WHAT NEXT? WHERE DO WE GO FROM HERE?

‘Where do we go from here?’ is a serious question which is usually asked when problems occur as much as when we are on a road journey. When relationships change or a loved one dies, retirement looms or redundancy threatens, or when serious illness or an accident impairs health and mobility, we arrive at a crossroads in life where there is uncertainty and dilemma. ‘What next? Where do we go from here?’ is often our immediate question.
That was probably the question being asked by the disciples as they waited in Jerusalem after the Ascension of Jesus. On the day of Pentecost, the Jews all around were celebrating. For them, it was the Feast of Shavuot, the celebration of the giving of the Ten Commandments to Moses on Mount Sinai. It was also a celebration of the beginning of the wheat harvest, variously called the Feast of Harvest, of Weeks, and of First Fruits. And it was the end of the Passover season. It was a very positive time for them.

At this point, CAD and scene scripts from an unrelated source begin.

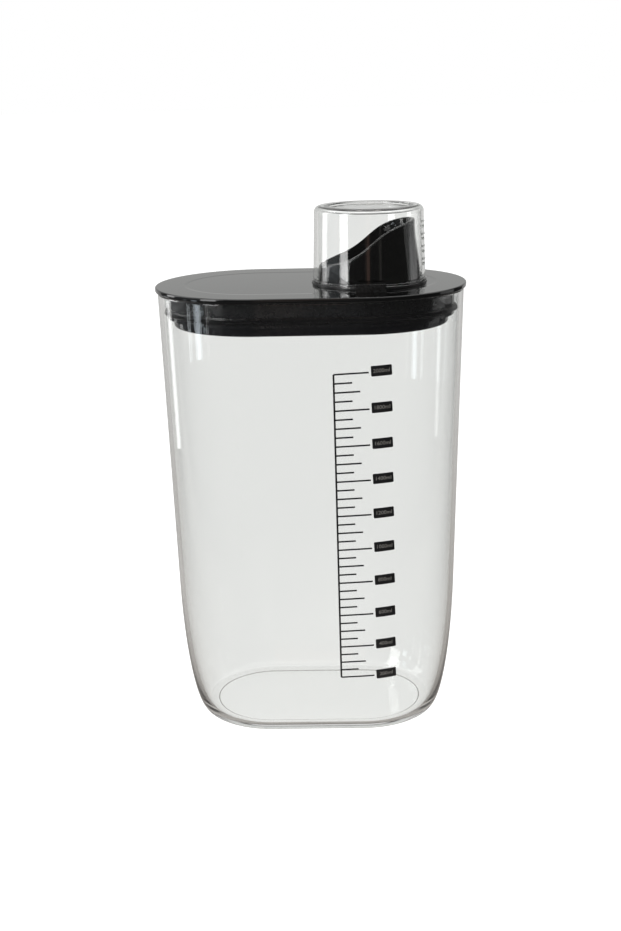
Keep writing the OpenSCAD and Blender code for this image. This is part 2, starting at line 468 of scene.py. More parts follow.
def rounded(corners: list[Point], steps: int = 5) -> list[Pair]:
    """Rounds the corners of an open profile.

    Args:
        corners: The corners, each with the radius that rounds it, or 0 where it stays sharp.
        steps: Stretches in each rounding.

    Returns:
        The profile's points.
    """
    points = [corners[0][:2]]
    for before, corner, after in zip(corners, corners[1:], corners[2:]):
        here = Vector(corner[:2])
        back = (Vector(before[:2]) - here).normalized()
        ahead = (Vector(after[:2]) - here).normalized()
        if not corner[2]:
            points.append(corner[:2])
            continue
        half = back.angle(ahead) / 2
        centre = here + (back + ahead).normalized() * corner[2] / math.sin(half)
        first, last = (here + way * corner[2] / math.tan(half) - centre for way in (back, ahead))
        start = math.degrees(math.atan2(first.y, first.x))
        sweep = (math.degrees(math.atan2(last.y, last.x)) - start + 180) % 360 - 180
        points += arc(tuple(centre), corner[2], start, start + sweep, steps)
    return points + [corners[-1][:2]]


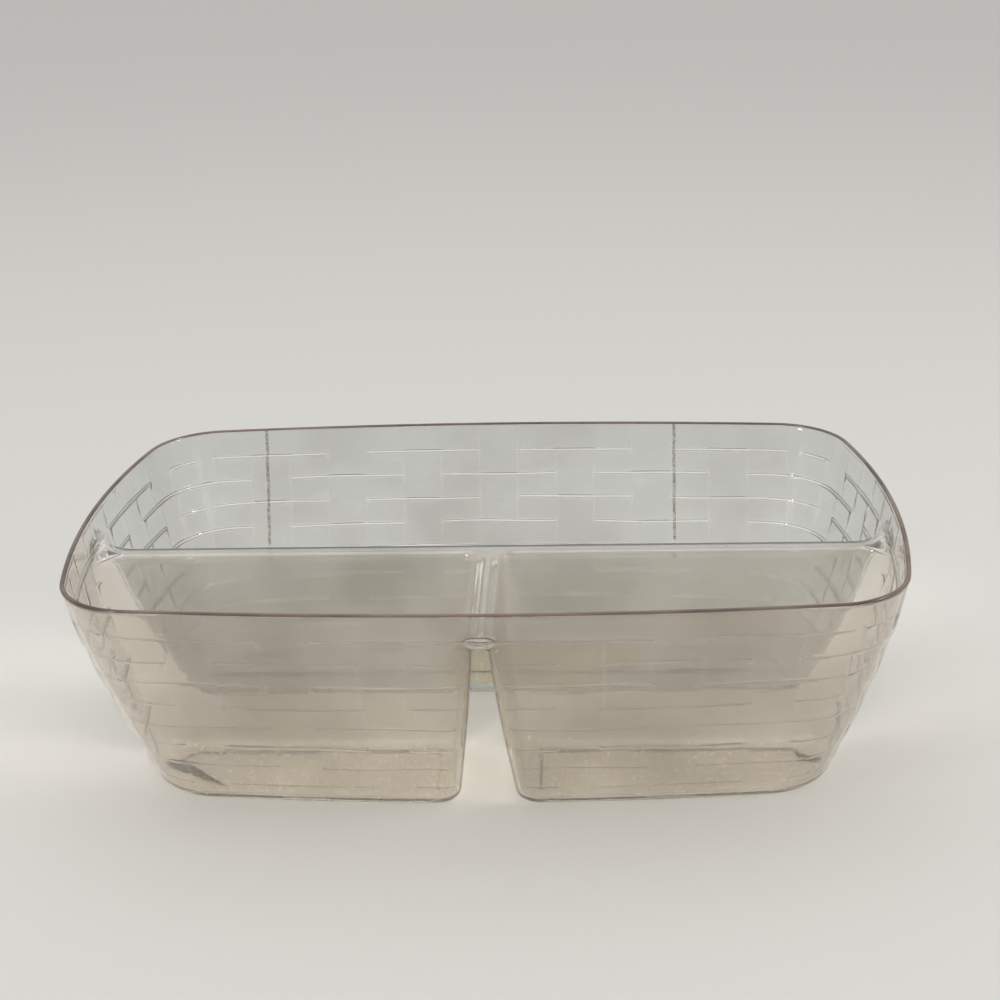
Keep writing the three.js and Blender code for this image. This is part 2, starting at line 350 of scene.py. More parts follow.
@dataclass(frozen=True)
class RimEdge(Finish):
    """The same polystyrene at the rim's edge, where light runs the length of the wall.

    Looking into the edge the eye meets centimetres of plastic, so its faint colour adds up to a
    rose-brown line.
    """

    name: str = "rose_brown_rim_edge"
    deep: str = "4a3a33"
    pale: str = "7c685e"
    ior: float = 1.59
    clearness: float = 0.12
    polish: float = 0.16
    streak_mm: float = 30.0
    streak_stops: tuple[float, float] = (0.35, 0.7)

    def shader(self, tree: Tree) -> Socket:
        """Builds the rim shader.

        Args:
            tree: Node tree of the material.

        Returns:
            The shader's output socket.
        """
        where = add_node(tree, "TexCoord").outputs["Object"]
        streaks = add_node(tree, "TexNoise", links={"Vector": where}, Scale=1 / (self.streak_mm * MM),
                           Detail=3.0).outputs["Fac"]
        ramp = add_node(tree, "ValToRGB", links={"Fac": streaks})
        set_ramp(ramp, list(zip(self.streak_stops, map(linear, (self.deep, self.pale)))))
        plastic = add_node(tree, "BsdfPrincipled", links={"Base Color": ramp.outputs["Color"]},
                           IOR=self.ior, Roughness=self.polish, Transmission_Weight=self.clearness)
        return clear_to_shadows(tree, plastic.outputs["BSDF"], self.pale)


@dataclass(frozen=True)
class AgedPaper(Finish):
    """Uncoated label paper, yellowed: matt and blotchy, darker where the glue soaked through.

    Real fibres are about 0.02 mm wide, too fine to show, so they are drawn fibre_mm wide.
    """

    name: str = "aged_label_paper"
    fresh: str = "e2cb94"
    aged: str = "c9a968"
    stained: str = "a98a55"
    blotch_mm: float = 16.0
    blotch_stops: tuple[float, float, float] = (0.3, 0.55, 0.75)
    fibre_mm: float = 0.6
    fibre_relief_mm: float = 0.05
    fibre_strength: float = 0.3
    ior: float = 1.5
    mattness: float = 0.88

    def shader(self, tree: Tree) -> Socket:
        """Builds the paper shader.

        Args:
            tree: Node tree of the material.

        Returns:
            The shader's output socket.
        """
        where = add_node(tree, "TexCoord").outputs["Object"]
        blotches = add_node(tree, "TexNoise", links={"Vector": where}, Scale=1 / (self.blotch_mm * MM),
                            Detail=5.0).outputs["Fac"]
        ramp = add_node(tree, "ValToRGB", links={"Fac": blotches})
        set_ramp(ramp, list(zip(self.blotch_stops, map(linear, (self.fresh, self.aged, self.stained)))))
        fibres = add_node(tree, "TexNoise", links={"Vector": where}, Scale=1 / (self.fibre_mm * MM),
                          Detail=2.0).outputs["Fac"]
        bump = add_node(tree, "Bump", links={"Height": fibres}, Strength=self.fibre_strength,
                        Distance=self.fibre_relief_mm * MM).outputs["Normal"]
        paper = add_node(tree, "BsdfPrincipled", links={"Base Color": ramp.outputs["Color"], "Normal": bump},
                         Roughness=self.mattness, IOR=self.ior)
        return paper.outputs["BSDF"]


@dataclass(frozen=True)
class PaleFloor(Finish):
    """Matt painted board: an even, pale ground."""

    name: str = "pale_painted_board"
    paint: str = "cbcac8"
    mattness: float = 0.9

    def shader(self, tree: Tree) -> Socket:
        """Builds the floor shader.

        Args:
            tree: Node tree of the material.

        Returns:
            The shader's output socket.
        """
        board = add_node(tree, "BsdfPrincipled", Base_Color=linear(self.paint),
                         Roughness=self.mattness)
        return board.outputs["BSDF"]


def smooth(share: float) -> float:
    """Eases a share from zero to one, held at both ends."""
    held = min(1.0, max(0.0, share))
    return held * held * (3 - 2 * held)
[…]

But, for the disciples, the positives that had come from Christ’s Ascension were beginning to evaporate. They had been busy deciding who was to replace Judas to bring their number back to twelve (Acts 1.12-26) but how long was the ‘few days’ (Acts 1.5) which Jesus had said they had to wait before something special happened? It was now ten days since Jesus had left them and that seemed a long time. They must have been asking themselves ‘What next? Where do we go from here?’ Did their minds go back to the uncertainties of the time between the Crucifixion and the Resurrection?
And then it happened. The Authorised Version of the Bible has the lovely phrase ‘And when the day of Pentecost was fully come’ (Acts 2.1). That seems to suggest it was well on in the day, time enough for all the believers to have come together, but it also suggests that it was the right moment in God’s good time for things to happen. And happen it did, an almost indescribable event judging from the language needed to put it into words (v.2-3). But most significantly, it came ‘from heaven’ (v.2) and they were ‘filled with the Holy Spirit’ (v.4).
Then they had no doubt about what to do next and where to go. There was an overwhelming feeling that they must do what Jesus had said (Acts 1.8), to be His witnesses, starting in Jerusalem. So began the work of the Church, to reach out to others with the Good News of the Gospel of Jesus Christ.
The positives of the Jewish celebration of Pentecost were overtaken by the positives of the Christian day of Pentecost. The Jewish feast of First Fruits and Harvest, when the first sheaves of harvested wheat were offered to God, became the day when the first Christian sermon, delivered by Peter (Acts 2.14-40), brought three thousand people into the Christian faith, offering their thanks to God for Jesus Christ. The Jewish feast of Shavuot, celebrating Moses’ ascent of Mount Sinai and his return with the Ten Commandments, became the day when, as the theologian Tom Wright comments, the Lord returned from His Ascension, ‘not with a written law carved on tablets of stone, but with the dynamic energy of the law, designed to be written on human hearts.’
‘Where do we go from here?’ Following the first Pentecost, the Church should have no doubt and, if we know Jesus and the power of the Holy Spirit, then we can know His positive direction and guidance.